The GM vehicles equipped with autobrake and forward collision warning systems encountered 43 percent fewer front or rear impact crashes of all severities. Those crashes are based on police reports accidents and typically resulted in at least $750 in damage.
The vehicles also experienced 64 percent fewer front and rear impact crashes with injuries than did the same vehicles that did not feature front crash prevention technology.
The study also found that for vehicles that are equipped with a forward collision warning capability only, had 17 percent fewer front and rear impact crashes, as well as 30-percent fewer injuries in such crashes.
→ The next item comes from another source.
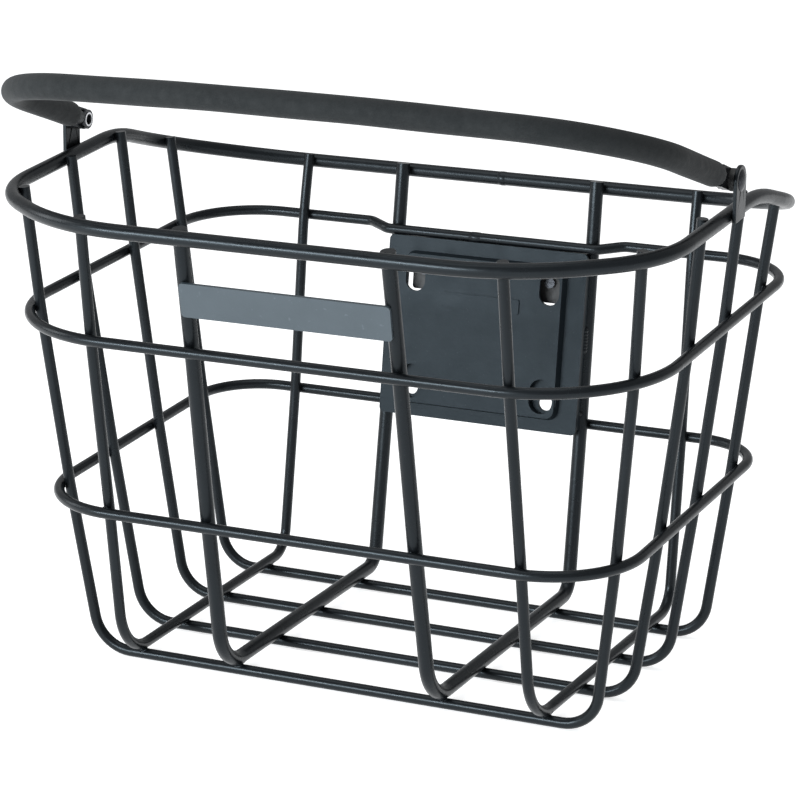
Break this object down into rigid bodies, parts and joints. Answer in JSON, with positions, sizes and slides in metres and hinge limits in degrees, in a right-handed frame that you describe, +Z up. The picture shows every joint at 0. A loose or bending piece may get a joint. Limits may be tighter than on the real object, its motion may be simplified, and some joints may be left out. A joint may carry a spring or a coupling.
{
  "type": "handlebar basket",
  "caption": "Black bicycle front basket of bent and welded steel wire with a rear mounting plate and a foam-covered carrying bail that pivots on the rim.",
  "frame": {"origin": "on the surface the basket stands on, below the middle of the whole part's box", "axes": "+X to the basket's right seen from the front, +Y towards the bicycle, +Z up"},
  "size_m": [0.3966, 0.3154, 0.3409],
  "materials": {
    "powder_coat": "satin",
    "name_panel": "satin",
    "foam": "matte",
    "moulding": "matte",
    "bright_steel": "polished",
    "dark_steel": "satin"
  },
  "bodies": {
    "basket": {"top_rim": "powder_coat", "middle_ring": "powder_coat", "lower_ring": "powder_coat", "cross_wire_1": "powder_coat", "cross_wire_2": "powder_coat", "cross_wire_3": "powder_coat", "cross_wire_4": "powder_coat", "long_wire_1": "powder_coat", "long_wire_2": "powder_coat", "long_wire_3": "powder_coat", "long_wire_4": "powder_coat", "mounting_plate": "powder_coat", "adapter_block": "moulding", "adapter_screws": "dark_steel", "name_plate": "name_panel", "handle_tab_left": "powder_coat", "pivot_screw_left": "dark_steel", "pivot_spacer_left": "moulding", "pivot_nut_left": "dark_steel", "pivot_collar_left": "bright_steel", "handle_tab_right": "powder_coat", "pivot_screw_right": "dark_steel", "pivot_spacer_right": "moulding", "pivot_nut_right": "dark_steel", "pivot_collar_right": "bright_steel"},
    "handle": {"handle_core": "dark_steel", "handle_grip": "foam"}
  },
  "joints": [
    {"name": "handle_hinge", "type": "hinge", "parent": "basket", "child": "handle", "pos_m": [0, -0.00838, 0.2882], "axis": [1, 0, 0], "range_deg": [-165, 23]}
  ]
}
The study author said that the results are similar to an earlier IIHS study that included Acura, Fiat Chrysler, Honda, Mercedes-Benz, Subaru and Volvo vehicles. That earlier study “found that the combination of forward collision warning and autobrake reduced front-to-rear crash rates by 50 percent for crashes of all severities and 56 percent for front-to-rear crashes with injuries. Forward collision warning without autobrake cut the rates 27 percent and 20 percent, respectively, for vehicles in that study.”
“The evidence has been mounting that front crash prevention works, and it works even better when it doesn’t solely rely on a response from the driver,” according to Jessica Cicchino, IIHS VP for research and author of both studies.
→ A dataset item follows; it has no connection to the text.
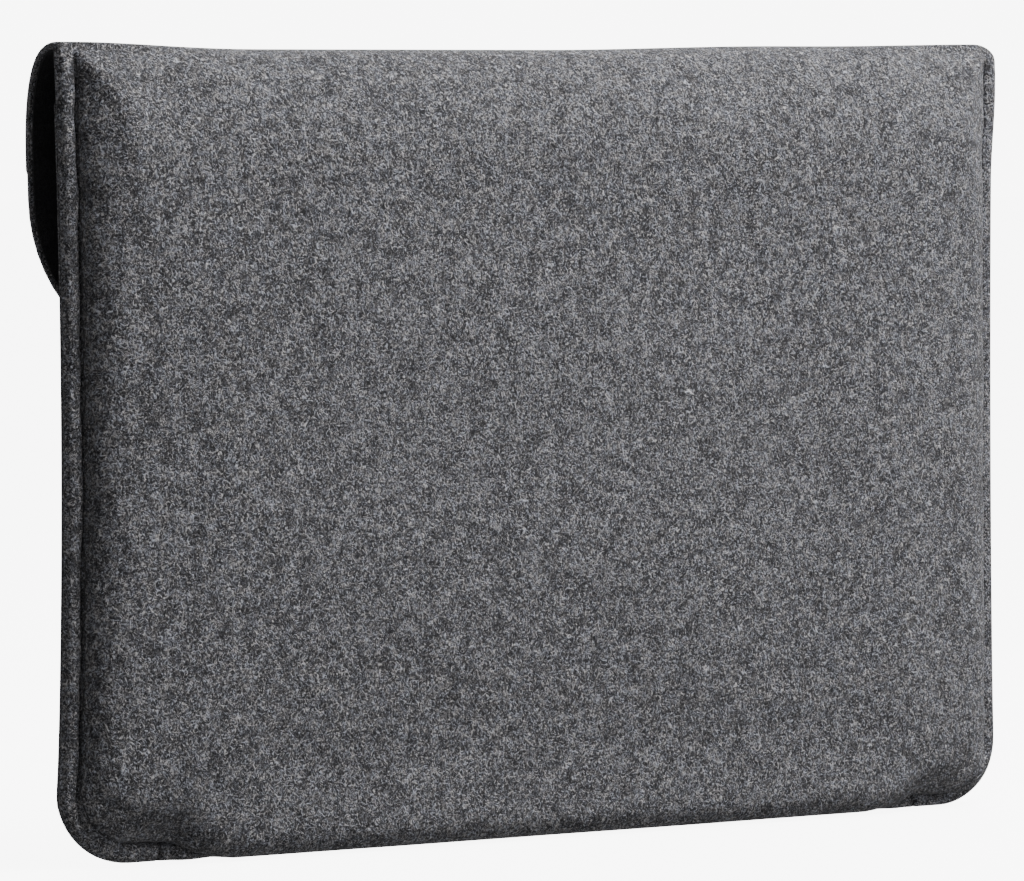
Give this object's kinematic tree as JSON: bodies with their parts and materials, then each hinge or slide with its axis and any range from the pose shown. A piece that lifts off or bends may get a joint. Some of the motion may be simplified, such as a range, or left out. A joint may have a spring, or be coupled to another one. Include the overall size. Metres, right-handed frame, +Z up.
{
  "type": "laptop sleeve",
  "caption": "Padded grey felt laptop sleeve with sewn side seams, a folded bottom edge, a dark soft lining and a wide fold-over flap closed by hook-and-loop tapes.",
  "frame": {"origin": "centre of the flat resting face under the bottom fold, in the plane of the two side seams", "axes": "+X along the width, +Y out of the plain back panel (the flap and front panel face -Y), +Z up from the bottom fold to the top fold"},
  "size_m": [0.35, 0.0301, 0.2499],
  "materials": {
    "felt": "heathered grey wool felt, matte and fibrous",
    "lining": "black brushed flannel, matte",
    "foam": "thin dark foam sheet, matte",
    "tape": "black woven nylon hook and loop tape",
    "thread": "dark grey polyester sewing thread, slight sheen"
  },
  "bodies": {
    "sleeve": {"back_felt": "felt", "front_felt": "felt", "back_foam": "foam", "front_foam": "foam", "back_lining": "lining", "front_lining": "lining", "left_seam_thread": "thread", "right_seam_thread": "thread", "mouth_stitching": "thread", "left_loop_tape": "tape", "right_loop_tape": "tape", "loop_tape_stitching": "thread"},
    "rear_fold": {"rear_fold_felt": "felt", "rear_fold_lining": "lining"},
    "front_fold": {"front_fold_felt": "felt", "front_fold_lining": "lining"},
    "flap": {"flap_felt": "felt", "flap_lining": "lining", "left_hook_tape": "tape", "right_hook_tape": "tape", "hook_tape_stitching": "thread", "flap_edge_stitching": "thread"}
  },
  "joints": [
    {"name": "rear_fold_bend", "type": "hinge", "parent": "sleeve", "child": "rear_fold", "pos_m": [0, 0.012, 0.24146], "axis": [-1, 0, 0], "range_deg": [0, 60]},
    {"name": "middle_fold_bend", "type": "hinge", "parent": "rear_fold", "child": "front_fold", "pos_m": [0, -0.0028, 0.25], "axis": [-1, 0, 0], "range_deg": [0, 60]},
    {"name": "flap_bend", "type": "hinge", "parent": "front_fold", "child": "flap", "pos_m": [0, -0.0176, 0.24146], "axis": [-1, 0, 0], "range_deg": [0, 60]}
  ],
  "couplings": [
    {"joint": "rear_fold_bend", "follows": "flap_bend", "ratio": 1},
    {"joint": "middle_fold_bend", "follows": "flap_bend", "ratio": 1}
  ]
}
The new research included 2013-2015 Buick, Cadillac, Chevrolet and GMC brand vehicles. (GM provided VIN numbers “for vehicles with and without front crash and other crash avoidance systems.”)
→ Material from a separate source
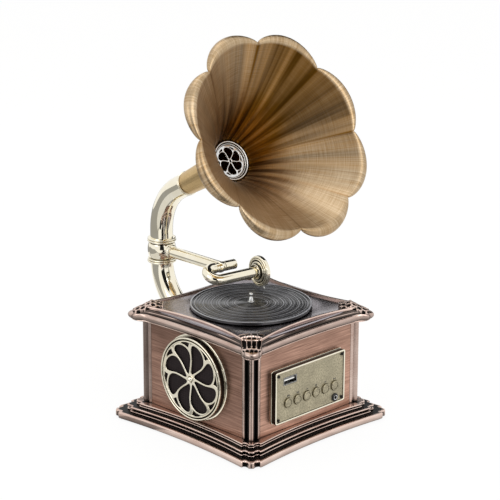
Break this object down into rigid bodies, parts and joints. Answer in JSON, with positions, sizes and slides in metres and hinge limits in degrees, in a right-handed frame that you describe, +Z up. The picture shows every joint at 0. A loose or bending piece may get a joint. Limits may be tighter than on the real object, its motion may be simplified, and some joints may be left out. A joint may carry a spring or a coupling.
{
  "type": "gramophone record player",
  "caption": "Retro gramophone record player: copper-plated cabinet with turntable, tone arm, petal horn on a swan-neck tube, control panel and round speaker grille",
  "frame": {"origin": "on the ground under the middle of the cabinet", "axes": "+Z up, -Y towards the control panel and the side the horn faces, -X towards the loudspeaker grille, +Y towards the tube behind"},
  "size_m": [0.1619, 0.1844, 0.2916],
  "materials": {
    "antique_copper": "antique copper plate on a cast alloy, satin, darkened in its hollows",
    "brushed_copper": "antique copper plate, brushed along the panel",
    "gold_plate": "pale gold plate, mirror polished",
    "horn_brass": "antique brass, brushed and shaded towards the throat",
    "turned_brass": "turned brass, bare",
    "deck_bronze": "dark bronze plate, brushed",
    "sandblasted_bronze": "sandblasted and anodised pale bronze",
    "bright_steel": "bright plated steel",
    "black_steel": "blackened steel",
    "black_vinyl": "grooved black vinyl",
    "black_rubber": "matt black rubber",
    "black_plastic": "moulded black plastic",
    "white_plastic": "moulded white plastic",
    "grille_cloth": "dark woven speaker cloth",
    "circuit_board": "green solder mask"
  },
  "bodies": {
    "cabinet": {"plinth": "antique_copper", "base_plate": "black_plastic", "foot_sheet": "black_rubber", "column_back_right": "antique_copper", "column_back_left": "antique_copper", "column_front_left": "antique_copper", "column_front_right": "antique_copper", "panel_front": "brushed_copper", "panel_left": "brushed_copper", "panel_back": "brushed_copper", "panel_right": "brushed_copper", "cornice": "antique_copper", "deck_plate": "deck_bronze", "spindle_bush": "turned_brass", "drive_belt": "black_rubber", "motor": "bright_steel", "motor_bracket": "black_steel", "lower_tube": "gold_plate", "tube_flange": "gold_plate", "tube_nut": "turned_brass", "pivot_post": "bright_steel", "control_tray": "gold_plate", "control_plate": "sandblasted_bronze", "panel_screw_top_left": "black_steel", "panel_screw_top_right": "black_steel", "panel_screw_bottom_left": "black_steel", "panel_screw_bottom_right": "black_steel", "control_board": "circuit_board", "usb_shell": "bright_steel", "usb_tongue": "white_plastic", "audio_jack": "black_plastic", "speaker_grille": "gold_plate", "speaker_cloth": "grille_cloth", "speaker_driver": "black_steel", "main_board": "circuit_board", "battery": "black_plastic", "power_inlet": "black_plastic"},
    "turntable": {"record": "black_vinyl", "platter": "black_steel", "spindle": "bright_steel", "drive_wheel": "black_plastic"},
    "pulley": {"motor_pulley": "black_plastic"},
    "arm": {"swivel_barrel": "gold_plate", "tone_arm": "gold_plate"},
    "reproducer": {"gooseneck": "gold_plate", "sound_box": "gold_plate", "stylus": "bright_steel"},
    "horn_assembly": {"upper_tube": "gold_plate", "horn_coupling": "gold_plate", "horn": "horn_brass", "throat_grille": "bright_steel"},
    "key_1": {"button_1": "gold_plate"},
    "key_2": {"button_2": "gold_plate"},
    "key_3": {"button_3": "gold_plate"},
    "key_4": {"button_4": "gold_plate"},
    "key_5": {"button_5": "gold_plate"},
    "key_6": {"button_6": "gold_plate"}
  },
  "joints": [
    {"name": "platter_spin", "type": "hinge", "parent": "cabinet", "child": "turntable", "pos_m": [0, 0, 0.0856], "axis": [0, 0, 1], "continuous": true},
    {"name": "motor_spin", "type": "hinge", "parent": "cabinet", "child": "pulley", "pos_m": [0.02771, 0.016, 0.0741], "axis": [0, 0, 1], "continuous": true},
    {"name": "tonearm_swing", "type": "hinge", "parent": "cabinet", "child": "arm", "pos_m": [0, 0.0955, 0.1092], "axis": [0, 0, 1], "range_deg": [-9, 22]},
    {"name": "gooseneck_lift", "type": "hinge", "parent": "arm", "child": "reproducer", "pos_m": [0, 0.0323, 0.1092], "axis": [-0.9877, 0.1564, 0], "range_deg": [0, 150]},
    {"name": "horn_swivel", "type": "hinge", "parent": "cabinet", "child": "horn_assembly", "pos_m": [0, 0.0955, 0.1158], "axis": [0, 0, 1], "range_deg": [-40, 40]},
    {"name": "button_1_press", "type": "slide", "parent": "cabinet", "child": "key_1", "axis": [0, 1, 0], "range_m": [0, 0.0006], "stiffness_N_per_m": 800, "springref_m": -0.0005},
    {"name": "button_2_press", "type": "slide", "parent": "cabinet", "child": "key_2", "axis": [0, 1, 0], "range_m": [0, 0.0006], "stiffness_N_per_m": 800, "springref_m": -0.0005},
    {"name": "button_3_press", "type": "slide", "parent": "cabinet", "child": "key_3", "axis": [0, 1, 0], "range_m": [0, 0.0006], "stiffness_N_per_m": 800, "springref_m": -0.0005},
    {"name": "button_4_press", "type": "slide", "parent": "cabinet", "child": "key_4", "axis": [0, 1, 0], "range_m": [0, 0.0006], "stiffness_N_per_m": 800, "springref_m": -0.0005},
    {"name": "button_5_press", "type": "slide", "parent": "cabinet", "child": "key_5", "axis": [0, 1, 0], "range_m": [0, 0.0006], "stiffness_N_per_m": 800, "springref_m": -0.0005},
    {"name": "button_6_press", "type": "slide", "parent": "cabinet", "child": "key_6", "axis": [0, 1, 0], "range_m": [0, 0.0006], "stiffness_N_per_m": 800, "springref_m": -0.0005}
  ],
  "couplings": [
    {"joint": "motor_spin", "follows": "platter_spin", "ratio": 3.653}
  ]
}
Cicchino then received information from 23 states regarding police-reported crashes that involved just those VINs. Those police reports included details on the point of impact, which allowed Cicchino to focus on frontal and rear crashes—those are the crashes that front crash prevention systems are designed to help avoid or mitigate.
HLDI’s database was used to control for factors that might have affected crash rates, including the vehicle’s overnight location and driver characteristics.
Cicchino used the details that were provided by GM regarding the presence of other crash avoidance features, to control for advanced headlight features—which could affect the likelihood of rear-ending another vehicle in the dark.
The study pointed out that 20 automakers that represent over 99 percent of the U.S. auto market have agreed to make automatic emergency braking standard on practically every new passenger vehicle before September 2022.
Meanwhile, IC Bus at STN EXPO Reno in July announced it is making forward collision mitigation technology standard on all of its school bus models, in addition to electronic stability controls, and lane departure warnings as an option on its CE Series. Thomas Built Buses, which also announced at STN EXPO that it is making electronic stability controls standard, offers forward collision and lane departure warnings as an option on its Saf-T-Liner C2.
Blue Bird Corporation offers electronic stability control as an option, but has yet to respond to questions posed by School Transportation News on future availability of collision mitigation solutions.
A Lion Electric Company representative told STN that the Quebec-based manufacturer first seeks guidance from the Canadian federal government on adding electronic stability controls and collision mitigation technology in vehicles with Gross Vehicle Weight Ratings between 10,000 and 26,000 pounds, but added that final integration “won’t be difficult for us.”
The company official added that Lion Electric will need a test track to calibrate its vehicles once final guidance is provided.
Editor’s Note: The Insurance Institute for Highway Safety is an independent, nonprofit scientific and educational organization that is wholly supported by auto insurers. IIHS works to reduce deaths, injuries and property damage from crashes nationwide.